On Dec. 8, 1942, Wilhelm Furtwangler conducted Schubert’s monumental C-Major Symphony (“The Great”) with the Berlin Philharmonic in the orchestra’s old concert hall, which was destroyed by the Allies in 1944. Most in the audience were probably Nazis. Listen today to a recording of this almost unbearably intense and tragic interpretation of the usually triumphant work, and you can hear a message.

Cheerful rhythms in the first movement become machine-gun fire. Light does not break through darkness. We are here, the great but morally compromised conductor seems to be saying to his audience, because the incomparable humanity of Schubert must be preserved for the future. You must examine, through the genius of this composer and through the extraordinary authority of this orchestra, your own humanity. The world, Furtwangler believed, could be saved only through culture.

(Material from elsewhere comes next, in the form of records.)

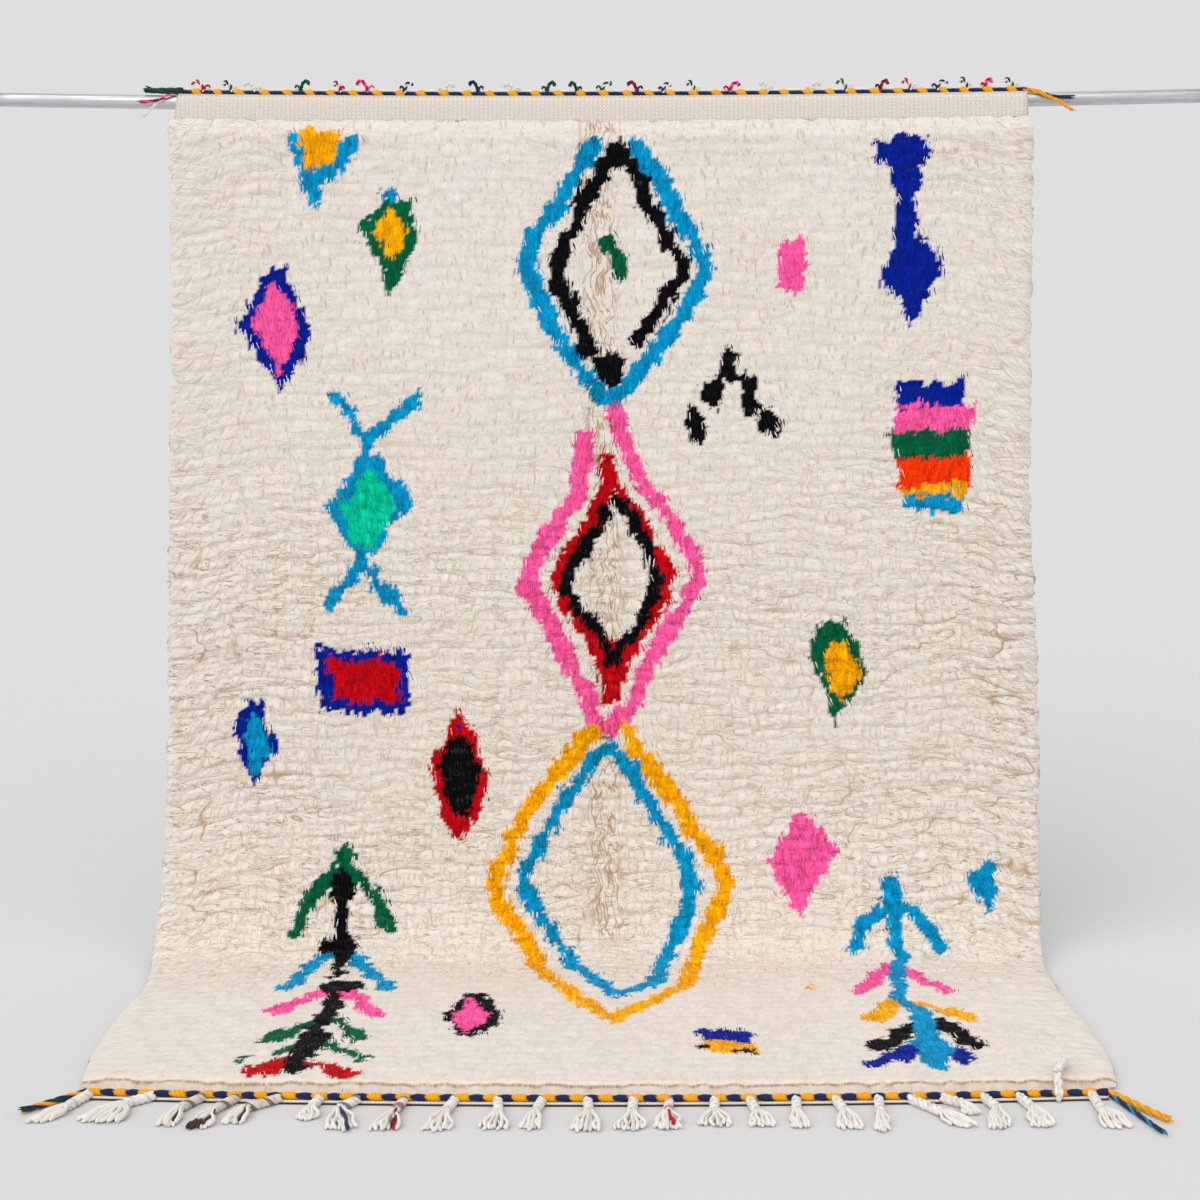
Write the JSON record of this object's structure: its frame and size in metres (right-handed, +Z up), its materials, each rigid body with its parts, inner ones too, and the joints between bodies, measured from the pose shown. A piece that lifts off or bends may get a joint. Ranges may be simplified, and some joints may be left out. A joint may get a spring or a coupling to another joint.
{
  "type": "wool pile rug hung on a rod",
  "caption": "Thick cream wool rug with bright knotted figures, hung by its flat-woven end on a steel pipe, its lower end bent out on the floor with a plait and tassels.",
  "frame": {"origin": "middle of the part's footprint, on the floor", "axes": "+Z up, the pile faces -Y, +X along the pipe to the viewer's right"},
  "size_m": [2.36, 0.841, 1.671],
  "materials": {
    "galvanised_pipe": "galvanised steel with long drawn streaks",
    "wool_pile": "cream hand-spun wool pile with knotted coloured figures",
    "plait_yarn": "golden yellow and navy wool, twisted",
    "tassel_yarn": "off-white warp yarn, twisted and cut"
  },
  "bodies": {
    "root": {"rod": "galvanised_pipe", "rug": "wool_pile", "top_plait": "plait_yarn", "bottom_plait": "plait_yarn", "tassel_01": "tassel_yarn", "tassel_02": "tassel_yarn", "tassel_03": "tassel_yarn", "tassel_04": "tassel_yarn", "tassel_05": "tassel_yarn", "tassel_06": "tassel_yarn", "tassel_07": "tassel_yarn", "tassel_08": "tassel_yarn", "tassel_09": "tassel_yarn", "tassel_10": "tassel_yarn", "tassel_11": "tassel_yarn", "tassel_12": "tassel_yarn", "tassel_13": "tassel_yarn", "tassel_14": "tassel_yarn", "tassel_15": "tassel_yarn", "tassel_16": "tassel_yarn", "tassel_17": "tassel_yarn", "tassel_18": "tassel_yarn", "tassel_19": "tassel_yarn", "tassel_20": "tassel_yarn", "tassel_21": "tassel_yarn", "tassel_22": "tassel_yarn", "tassel_23": "tassel_yarn", "tassel_24": "tassel_yarn", "tassel_25": "tassel_yarn"}
  },
  "joints": []
}
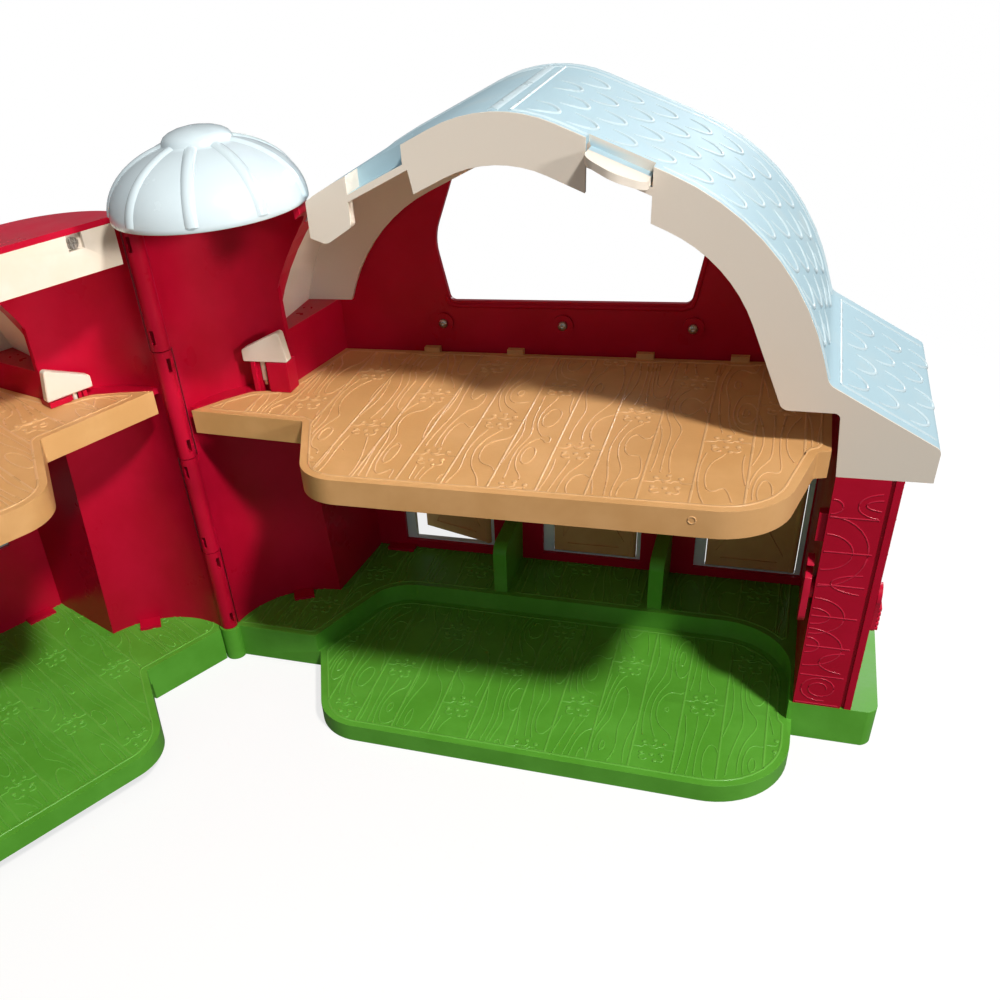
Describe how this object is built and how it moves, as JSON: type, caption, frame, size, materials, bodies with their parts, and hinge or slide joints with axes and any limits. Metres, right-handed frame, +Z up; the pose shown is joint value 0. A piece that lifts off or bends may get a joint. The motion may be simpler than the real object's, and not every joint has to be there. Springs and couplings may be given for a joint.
{
  "type": "folding toy barn",
  "caption": "Two-storey toy barn that hinges open beside its domed silo, with nesting trays and lofts, braced stall doors, barn doors, gable windows and a turn latch.",
  "frame": {"origin": "foot of the hinge line beside the silo, on the surface that the barn stands on", "axes": "+Z up the hinge pin, +X along the mating face of the right half, +Y to its back wall"},
  "size_m": [0.7109, 0.4971, 0.331],
  "materials": {
    "red_plastic": "gloss moulded crimson plastic",
    "bright_red_plastic": "gloss moulded bright red plastic",
    "white_plastic": "satin moulded white plastic",
    "cream_plastic": "satin moulded cream plastic",
    "tan_plastic": "satin moulded tan plastic with wood grain relief",
    "green_plastic": "satin moulded grass green plastic",
    "steel": "plated steel"
  },
  "bodies": {
    "right_half": {"base_right": "green_plastic", "back_wall_right": "red_plastic", "gable_right": "red_plastic", "end_wall_right": "red_plastic", "silo_wall_right": "red_plastic", "loft_floor_right": "tan_plastic", "roof_right": "white_plastic", "silo_dome": "white_plastic", "stall_frame_1": "white_plastic", "stall_frame_2": "white_plastic", "stall_frame_3": "white_plastic", "hinge_pin": "steel", "gable_screws_right": "steel"},
    "left_half": {"base_left": "green_plastic", "front_wall_left": "red_plastic", "gable_left": "red_plastic", "end_wall_left": "red_plastic", "silo_wall_left": "red_plastic", "loft_floor_left": "tan_plastic", "roof_left": "white_plastic", "silo_cap_left": "red_plastic", "silo_beam_left": "cream_plastic", "silo_beam_screw": "steel", "gable_screws_left": "steel", "barn_door_frame": "white_plastic", "window_frames": "white_plastic"},
    "stall_door_1": {"stall_door_1": "tan_plastic"},
    "stall_door_2": {"stall_door_2": "tan_plastic"},
    "stall_door_3": {"stall_door_3": "tan_plastic"},
    "closing_latch": {"closing_latch": "bright_red_plastic"},
    "lever_right": {"lever_right": "cream_plastic", "lever_screw_right": "steel"},
    "lever_left": {"lever_left": "cream_plastic", "lever_screw_left": "steel"},
    "barn_door_near": {"barn_door_near": "tan_plastic"},
    "barn_door_far": {"barn_door_far": "tan_plastic"}
  },
  "joints": [
    {"name": "main_hinge", "type": "hinge", "parent": "right_half", "child": "left_half", "pos_m": [0, 0, 0.1], "axis": [0, 0, 1], "range_deg": [-42, 118]},
    {"name": "stall_door_1_hinge", "type": "hinge", "parent": "right_half", "child": "stall_door_1", "pos_m": [0.1492, 0.1249, 0.07], "axis": [0, 0, -1], "range_deg": [-17.5, 82.5]},
    {"name": "stall_door_2_hinge", "type": "hinge", "parent": "right_half", "child": "stall_door_2", "pos_m": [0.2512, 0.1249, 0.07], "axis": [0, 0, -1], "range_deg": [0, 100]},
    {"name": "stall_door_3_hinge", "type": "hinge", "parent": "right_half", "child": "stall_door_3", "pos_m": [0.3532, 0.1249, 0.07], "axis": [0, 0, -1], "range_deg": [0, 100]},
    {"name": "barn_door_near_hinge", "type": "hinge", "parent": "left_half", "child": "barn_door_near", "pos_m": [-0.18436, -0.08069, 0.07], "axis": [0, 0, -1], "range_deg": [0, 100]},
    {"name": "barn_door_far_hinge", "type": "hinge", "parent": "left_half", "child": "barn_door_far", "pos_m": [-0.22774, -0.16228, 0.07], "axis": [0, 0, 1], "range_deg": [0, 100]},
    {"name": "lever_right_slide", "type": "slide", "parent": "right_half", "child": "lever_right", "axis": [0, 0, 1], "range_m": [0, 0.008]},
    {"name": "lever_left_slide", "type": "slide", "parent": "left_half", "child": "lever_left", "axis": [0, 0, 1], "range_m": [0, 0.008]},
    {"name": "latch_turn", "type": "hinge", "parent": "right_half", "child": "closing_latch", "pos_m": [0.37, 0.0075, 0.098], "axis": [1, 0, 0], "range_deg": [0, 90]}
  ]
}
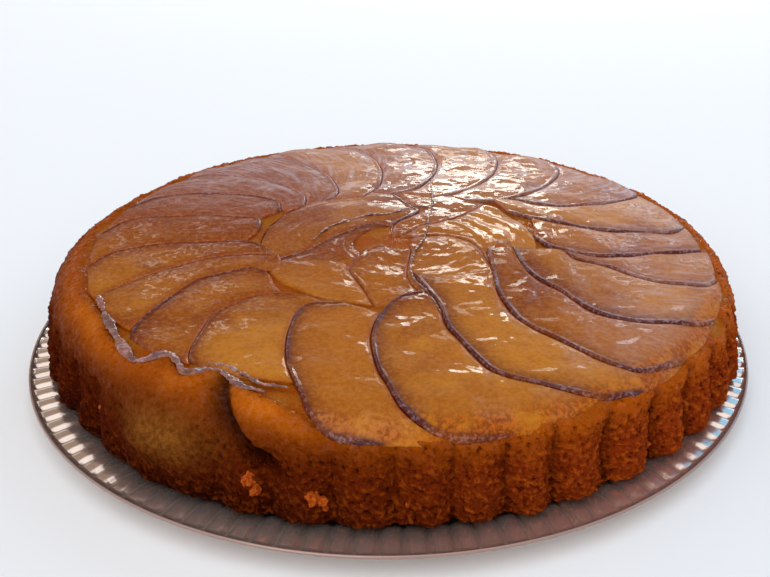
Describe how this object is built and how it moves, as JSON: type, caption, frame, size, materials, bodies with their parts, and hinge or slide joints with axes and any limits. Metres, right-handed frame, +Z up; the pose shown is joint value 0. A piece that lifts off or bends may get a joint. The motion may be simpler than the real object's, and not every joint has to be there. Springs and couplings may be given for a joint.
{
  "type": "tarte tatin",
  "caption": "Round upside-down apple tart: a fluted caramel-soaked sponge topped with a fan of glazed apple slices, resting on its low ribbed foil cake plate.",
  "frame": {"origin": "middle of the plate's flat underside, on the surface it stands on", "axes": "+Z up through the middle of the tart, -Y towards the shown front, +X to the right as seen from the front"},
  "size_m": [0.284, 0.284, 0.0428],
  "materials": {
    "foil": "bright laminated foil on card, pressed into fine ribs round the rim",
    "sponge": "baked sponge, porous and matt with caramel-soaked glossy patches, dark brown to orange",
    "apple": "cooked apple under a thin wet caramel glaze, translucent amber with dark red-brown skin edges"
  },
  "bodies": {
    "root": {"plate": "foil", "cake": "sponge", "slice_outer_01": "apple", "slice_outer_02": "apple", "slice_outer_03": "apple", "slice_outer_04": "apple", "slice_outer_05": "apple", "slice_outer_06": "apple", "slice_outer_07": "apple", "slice_outer_08": "apple", "slice_outer_09": "apple", "slice_outer_10": "apple", "slice_outer_11": "apple", "slice_outer_12": "apple", "slice_outer_13": "apple", "slice_outer_14": "apple", "slice_outer_15": "apple", "slice_outer_16": "apple", "slice_outer_17": "apple", "slice_outer_18": "apple", "slice_outer_19": "apple", "slice_outer_20": "apple", "slice_outer_21": "apple", "slice_inner_01": "apple", "slice_inner_02": "apple", "slice_inner_03": "apple", "slice_inner_04": "apple", "slice_inner_05": "apple", "slice_inner_06": "apple"}
  },
  "joints": []
}
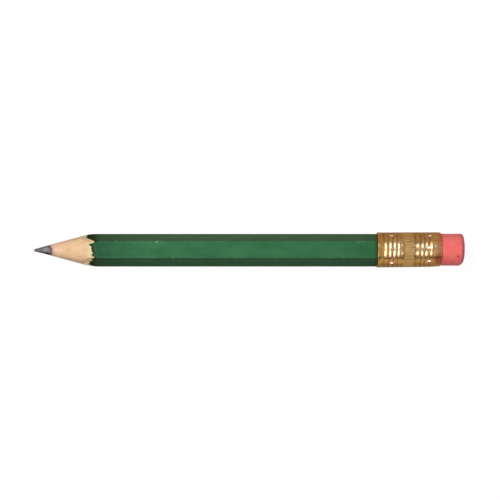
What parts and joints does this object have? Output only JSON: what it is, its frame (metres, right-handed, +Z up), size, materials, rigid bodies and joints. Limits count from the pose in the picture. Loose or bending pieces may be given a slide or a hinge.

Almost 61 years to the day of that concert, the Berlin Philharmonic played Schubert’s symphony once more. This time, the venue was the new Walt Disney Concert Hall, a joyous building that regularly puts a spring in the step of people who enter it. This time, the conductor was an exuberant Brit, Simon Rattle, who just began his second season as music director of the world’s most celebrated orchestra. Furtwangler can rest easily in his grave. Schubert’s spirit has been reborn.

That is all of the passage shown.